News

The Spring Ephemerals in Stebbins Gulch

Fri., May. 20, 2022

By Sarah R. Carrino-Kyker, Postdoctoral Research Associate

For Mother’s Day this year, my 9-year-old daughter filled out a survey about me. One of the questions was “Why is your mom special?” She answered, “Because she knows almost all of the flowers in Ohio.” One of my favorite things to do with my children on hikes is point out the flowers in bloom! But, before I worked for Holden, I knew almost none of the flowers in Ohio. It is only after years of surveying the spring flowers that I learned their names. Every year for the past 10 years, I have helped take surveys of the spring ephemerals out in Stebbins Gulch with David Burke. And each year I learned more and more of their names from David!

Spring ephemeral flowers in the forest only bloom for a short period of time after the weather warms up from the winter, but before the trees in the canopy fully leaf-out and the light levels get lower on the forest floor. As such, our days of flower surveys are often long days in the field crammed together all in one or two weeks. This way, we can catch the plants before they go dormant again. But, these days of flower surveys are also ones when I have experienced some of the best natural beauty of the forests at Holden!
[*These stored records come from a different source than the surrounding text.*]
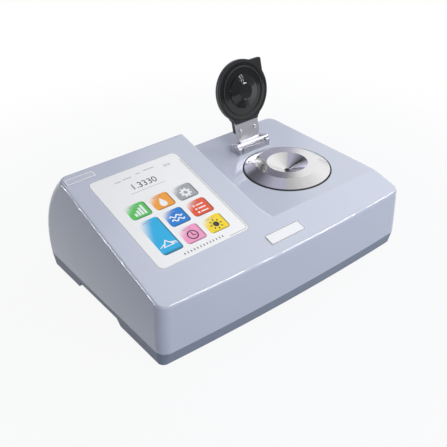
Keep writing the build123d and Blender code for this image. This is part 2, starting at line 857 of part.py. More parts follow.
def stage_nut():
    """Ring nut that draws the stage down on the deck, with four spanner notches."""
    top = deck_z - wall
    nut = ring(stage_r, spigot_r + pin_fit, top - nut_t, top, stage_x, stage_y)
    for turn in range(4):
        notch = Pos(stage_x, stage_y, top - nut_t) * Rot(0, 0, turn * 90) * Pos(stage_r, 0, 0)
        nut = nut - notch * Box(nut_t, nut_t, nut_t)
    return nut


def prism():
    """Square-cut block with slanted ends for the beams, and a round face in the well."""
    top = prism_roof_z - seal_t
    lean = prism_h / math.tan(math.radians(beam_deg))
    half = prism_w / 2
    face = make_face(Plane.XZ * Polyline(
        (-half, 0), (half, 0), (half - lean, -prism_h), (lean - half, -prism_h), close=True))
    body = Pos(stage_x, stage_y, top) * extrude(face, amount=prism_d / 2, both=True)
    return body + rod(well_r - prism_face_gap, top, deck_z + well_h, stage_x, stage_y)


def prism_seal():
    return ring(seal_r, well_r + prism_face_gap, prism_roof_z - seal_t, prism_roof_z, stage_x, stage_y)


def beam(side, along):
    """Plane square to a beam, at a distance from the prism."""
    direction = Vector(side * math.sin(math.radians(beam_deg)), 0, -math.cos(math.radians(beam_deg)))
    start = Vector(stage_x, stage_y, prism_roof_z - seal_t - prism_h / 2)
    return Plane(origin=start + direction * along, x_dir=(0, 1, 0), z_dir=direction)


def beam_rod(side, radius, s0, s1):
    return extrude(beam(side, s0) * Circle(radius), amount=s1 - s0)


def optical_block():
    top = deck_z - stage_deep
    left = beam(-1, beam_len)
    rise = Vector(math.cos(math.radians(beam_deg)), 0, -math.sin(math.radians(beam_deg)))
    high = left.origin - rise * block_face
    low = left.origin + rise * block_face
    half_top = stage_x - high.X
    half_low = stage_x - low.X
    face = make_face(Plane.XZ * Polyline(
        (-half_top, top), (half_top, top), (half_top, high.Z), (half_low, low.Z),
        (-half_low, low.Z), (-half_top, high.Z), close=True))
    body = Pos(stage_x, stage_y, 0) * extrude(face, amount=block_d / 2, both=True)
    body = body + rod(flange_r, top - flange_t, top, stage_x, stage_y)
    body = body - rod(prism_pocket_r, top - prism_h, top + 1, stage_x, stage_y)
    for side in (-1, 1):
        body = body - beam_rod(side, beam_r, 0, beam_len + 1)
        body = body - beam_rod(side, lens_r + lens_gap, beam_wide_at, beam_len + 1)
    for x, y in block_screw_places:
        body = body - rod(bracket_screw_r + screw_gap, top - flange_t - 1, top + 1, x, y)
    return body - rod(probe_r + probe_gap, top - flange_t - 1, top + 1, stage_x, probe_y)


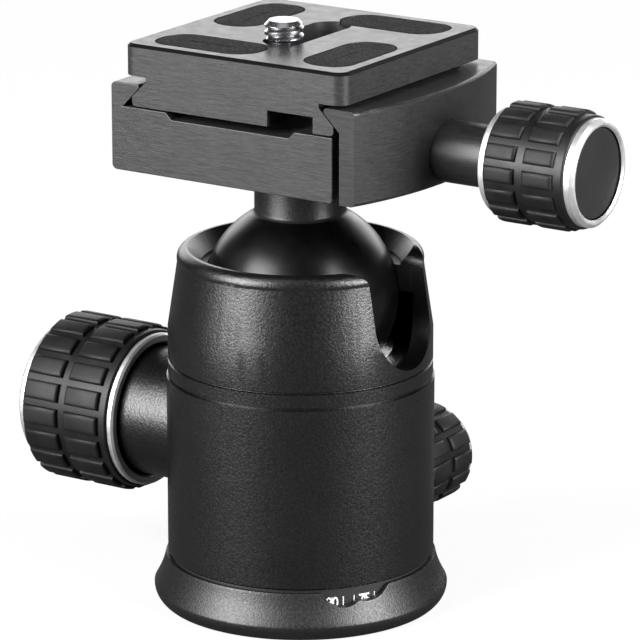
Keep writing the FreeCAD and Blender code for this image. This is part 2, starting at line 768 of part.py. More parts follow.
def jaw_clip():
    """Clip on the clamp screw that draws the jaw open."""
    return aimed(screw_clip_ring(clip_r, jaw_screw_r - thread_gap + 0.01, clip_t),
                 V(clip_x, 0, jaw_axis_z), X)


# Quick-release plate

def pad_face(grow):
    """One pad's outline along the plate's front side, grown all round by grow."""
    x0 = -plate_half_w + pad_start - grow
    x1 = x0 + pad_len + 2 * grow
    y0 = -plate_half_l + pad_inset - grow
    y1 = y0 + pad_w + 2 * grow
    r0, r1 = pad_corner_r + grow, pad_end_r + grow
    k0, k1 = r0 * (1 - math.sqrt(0.5)), r1 * (1 - math.sqrt(0.5))
    points = [V(x0 + r0, y0, 0), V(x1 - r1, y0, 0), V(x1, y0 + r1, 0), V(x1, y1 - r1, 0),
              V(x1 - r1, y1, 0), V(x0 + r1, y1, 0), V(x0, y1 - r1, 0), V(x0, y0 + r0, 0)]
    bends = [V(x1 - k1, y0 + k1, 0), V(x1 - k1, y1 - k1, 0), V(x0 + k1, y1 - k1, 0),
             V(x0 + k0, y0 + k0, 0)]
    edges = []
    for i in range(4):
        a, b, c = points[2 * i], points[2 * i + 1], points[(2 * i + 2) % 8]
        if a.distanceToPoint(b) > 1e-6:
            edges.append(Part.LineSegment(a, b).toShape())
        edges.append(Part.Arc(b, bends[i], c).toShape())
    return Part.Face(Part.Wire(edges))


def pads(grow, low, high):
    """The four pads, each turned a quarter from the one before."""
    solids = []
    for i in range(4):
        pad = pad_face(grow).extrude(V(0, 0, high - low))
        pad.translate(V(0, 0, low))
        pad.rotate(V(0, 0, 0), Z, 90 * i)
        pad.translate(V(plate_x, plate_y, 0))
        solids.append(pad)
    return solids


def quick_release_plate():
    low, high = plate_y - plate_half_l, plate_y + plate_half_l
    block = box(plate_x - plate_half_w, plate_x + plate_half_w, low, high, plate_waist_z, plate_top_z)
    corners = [e for e in block.Edges if abs(e.Vertexes[0].Z - e.Vertexes[-1].Z) > 1]
    block = block.makeFillet(plate_corner_r, corners)
    top = [e for e in block.Edges if min(v.Z for v in e.Vertexes) > plate_top_z - 0.01]
    block = block.makeChamfer(plate_edge, top)
    waist, tail = waist_half_w, dovetail_half_w
    tail_z = dovetail_top_z - (tail - waist)
    r = foot_round
    bend = r * (1 - math.sqrt(0.5))
    face = outline((-tail + r, plate_bottom_z), (tail - r, plate_bottom_z),
                   ((tail - bend, plate_bottom_z + bend), (tail, plate_bottom_z + r)), (tail, tail_z),
                   (waist, dovetail_top_z), (waist, plate_waist_z + 1), (-waist, plate_waist_z + 1),
                   (-waist, dovetail_top_z), (-tail, tail_z), (-tail, plate_bottom_z + r),
                   ((-tail + bend, plate_bottom_z + bend), (-tail + r, plate_bottom_z)))
    foot = face.extrude(V(0, 2 * plate_half_l, 0))
    foot.translate(V(plate_x, low, 0))
    cuts = [box(plate_x + channel_left, plate_x + channel_right, low - 1, channel_back_y,
                plate_bottom_z - 1, plate_bottom_z + channel_depth),
            box(plate_x - pocket_half_w, plate_x + pocket_half_w, slot_low_y - pocket_margin,
                slot_high_y + pocket_margin, plate_bottom_z - 1, pocket_top_z),
            box(plate_x - slot_half_w, plate_x + slot_half_w, slot_low_y, slot_high_y,
                plate_bottom_z, plate_top_z + 1)]
    for y in (slot_low_y, slot_high_y):
        cuts.append(rod(slot_half_w, V(plate_x, y, plate_bottom_z), Z, plate_top_z))
    cuts += pads(pad_gap, plate_top_z - pad_depth, plate_top_z + 1)
    return joined([block, foot]).cut(cuts)


def plate_pads():
    return Part.makeCompound(pads(0.0, plate_top_z - pad_depth, plate_top_z + pad_proud))


# Camera screw

def camera_screw():
    r, neck = camera_screw_r, camera_neck_r
    head_top = camera_head_bottom_z + camera_head_h
    thread_z = plate_top_z + pad_proud
    tip = camera_screw_tip
    screw = spin(outline((0, camera_head_bottom_z), (camera_head_r - 0.3, camera_head_bottom_z),
                         (camera_head_r, camera_head_bottom_z + 0.3), (camera_head_r, head_top),
                         (neck, head_top), (neck, thread_z), (r, thread_z),
                         (r, camera_screw_top_z - tip), (r - tip, camera_screw_top_z),
                         (0, camera_screw_top_z)))
    slot = box(-camera_head_r - 1, camera_head_r + 1, -coin_slot_w / 2, coin_slot_w / 2,
               camera_head_bottom_z - 1, camera_head_bottom_z + coin_slot_depth)
    screw = screw.cut(slot)
    screw.translate(V(plate_x, slot_low_y, 0))
    return screw


def screw_clip():
    """Clip over the head that keeps the camera screw in the plate."""
    low = camera_head_bottom_z + camera_head_h + screw_clip_gap
    return aimed(screw_clip_ring(screw_clip_r, camera_neck_r + running_gap, screw_clip_t),
                 V(plate_x, slot_low_y, low), Z)


def all_pieces():
    nodes = {make.__name__: make() for make in (
        pan_base, pan_spindle, base_screws, thrust_washer, spindle_retainer, degree_ring, ring_screws,
        pan_collar, collar_set_screws, track_screws, housing, seat_ring, wedge_track, wedge_block,
        ball_cup, ball_liner, ball_stem, pan_brake_shoe, clamp_base, clamp_mount_screw, mount_washer,
        guide_pins, clamp_jaw, jaw_clip, quick_release_plate, plate_pads, camera_screw, screw_clip)}
    nodes.update(knob_pieces("lock", lock_knob, lock_knob_x - wedge_half_l,
                             V(-lock_knob_x, 0, lock_axis_z), -X))
    nodes.update(knob_pieces("pan", pan_knob, pan_knob_y - shoe_back_y,
                             V(0, pan_knob_y, pan_axis_z), Y))
    nodes.update(knob_pieces("clamp", clamp_knob, jaw_boss_end_x - jaw_screw_tip_x,
                             V(jaw_boss_end_x, 0, jaw_axis_z), X))
    return nodes


os.makedirs("parts", exist_ok=True)
for name, shape in all_pieces().items():
    shape.exportStep("parts/" + name + ".step")
    solids = shape.Solids
    state = "valid" if shape.isValid() and solids else "NOT VALID"
    size = shape.optimalBoundingBox()
    print("%-20s %2d solids %9.2f mm3  x %.1f..%.1f  y %.1f..%.1f  z %.1f..%.1f  %s" % (
        name, len(solids), shape.Volume, size.XMin, size.XMax, size.YMin, size.YMax,
        size.ZMin, size.ZMax, state))
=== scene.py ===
# %% [markdown]
# A tripod ball head holds a camera at any angle. It is a black housing on a turning base, a ball
# with a short neck, a screw clamp, a sliding plate and three rubber-clad knobs.
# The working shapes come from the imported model, which is loaded here as a fixed frame.
# This script gives each of those shapes its finish, and replaces the ones whose real look
# needs more than a plain solid: knob grips, threads, rubber pads and printed numbers.

# %% Load the frame
import json
import math

import bmesh
import bpy
from mathutils import Matrix, Vector, noise


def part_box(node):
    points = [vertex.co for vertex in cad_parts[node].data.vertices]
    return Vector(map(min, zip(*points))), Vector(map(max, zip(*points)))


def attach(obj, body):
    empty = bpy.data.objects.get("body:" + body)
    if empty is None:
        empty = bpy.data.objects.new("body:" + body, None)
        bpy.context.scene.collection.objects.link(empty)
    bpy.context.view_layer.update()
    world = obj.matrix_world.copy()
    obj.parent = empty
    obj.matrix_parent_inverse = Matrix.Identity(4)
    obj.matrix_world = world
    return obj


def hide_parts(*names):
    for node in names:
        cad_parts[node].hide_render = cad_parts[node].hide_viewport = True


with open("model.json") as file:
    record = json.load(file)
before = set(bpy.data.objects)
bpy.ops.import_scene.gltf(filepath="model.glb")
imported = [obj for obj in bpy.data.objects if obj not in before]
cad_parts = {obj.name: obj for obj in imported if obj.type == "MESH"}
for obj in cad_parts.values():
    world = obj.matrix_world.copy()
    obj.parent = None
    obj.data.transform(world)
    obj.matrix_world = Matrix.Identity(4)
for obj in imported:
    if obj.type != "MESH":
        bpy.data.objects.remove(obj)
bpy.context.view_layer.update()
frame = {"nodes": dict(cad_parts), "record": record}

MM = 0.001

# %% [markdown]
# The camera comes first, because every later choice is judged through it. The photograph was
# solved from circles and edges of the real object, so the camera is written as that solution:
# a long lens about 0.7 m away, a quarter metre above the table, looking 16 degrees down.

# %% Camera
CAMERA_AZIMUTH = 33.388          # degrees round from the front towards +X
CAMERA_DISTANCE = 697.06 * MM    # level distance from the pan axis
CAMERA_HEIGHT = 248.11 * MM
CAMERA_PITCH = 16.080            # degrees below level
CAMERA_YAW = 0.262               # the pan axis stands a hair left of the picture's middle
CAMERA_LENS = 249.46             # millimetres, on a sensor 36 mm wide

camera_data = bpy.data.cameras.new("photo_camera")
camera_data.lens = CAMERA_LENS
camera_data.sensor_width = 36.0
camera_data.clip_end = 20.0
camera = bpy.data.objects.new("photo_camera", camera_data)
bpy.context.scene.collection.objects.link(camera)
around = math.radians(CAMERA_AZIMUTH)
heading = around - math.radians(CAMERA_YAW)
down = math.radians(CAMERA_PITCH)
forward = Vector((-math.sin(heading) * math.cos(down), math.cos(heading) * math.cos(down), -math.sin(down)))
right = Vector((math.cos(heading), math.sin(heading), 0.0))
above = right.cross(forward)
camera.matrix_world = Matrix((
    (right.x, above.x, -forward.x, CAMERA_DISTANCE * math.sin(around)),
    (right.y, above.y, -forward.y, -CAMERA_DISTANCE * math.cos(around)),
    (right.z, above.z, -forward.z, CAMERA_HEIGHT),
    (0.0, 0.0, 0.0, 1.0)))
bpy.context.scene.camera = camera
bpy.context.scene.view_settings.view_transform = "Standard"
print("camera at", tuple(round(v, 3) for v in camera.matrix_world.translation))

# %% [markdown]
# Finishes are node materials. Wiring nodes one by one hides what a finish does, so a small class
# wraps a socket and lets plain arithmetic add the maths nodes. A finish then reads as a formula:
# grain times strength, plus lines.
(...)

To me, the spring ephemerals in Stebbins are special because of their ephemeral nature. This year, we hiked out to our sites in late April and saw Spring Beauty, Trillium, Dwarf Ginseng, Squirrel Corn and Dutchman’s Breeches all in bloom! Two weeks later, on another hike to our sites, we saw Mayapple, Wood Violet, and Wild Geranium blooming! It’s so fun to see how in just a few weeks’ time, the forest floor can change so much.

Here are some of my favorite pictures from our surveys this year! I hope you enjoy them as much as I do!

Sarah R. Carrino-Kyker

Sarah R. Carrino-Kyker

Postdoctoral Research Associate

I am a microbial ecologist interested in the influence of human-induced and natural environmental changes on microbial communities. Because microorganisms are small in size, they are environmentally sensitive. Despite their small size, microorganisms can have a large impact on the overall health of a habitat due to their role in ecosystem processes. Consequently, environmental changes that alter microbial communities can have a large effect on the overall health of the habitat. My research focuses on deciduous forest soils, which harbor a tremendous diversity of microorganisms. For example, just a teaspoon of uncontaminated soil is estimated to contain millions of microbial species and billions of individual microbial cells. I primarily study bacteria and fungi, as these groups make up a large portion of the microbial diversity in soil. I use molecular techniques to study the community composition of microorganisms and functional genes possessed by microorganisms. The goal of my research is to help elucidate the importance of environmental changes to the health of a habitat or an ecosystem when these changes affect the smallest inhabitants.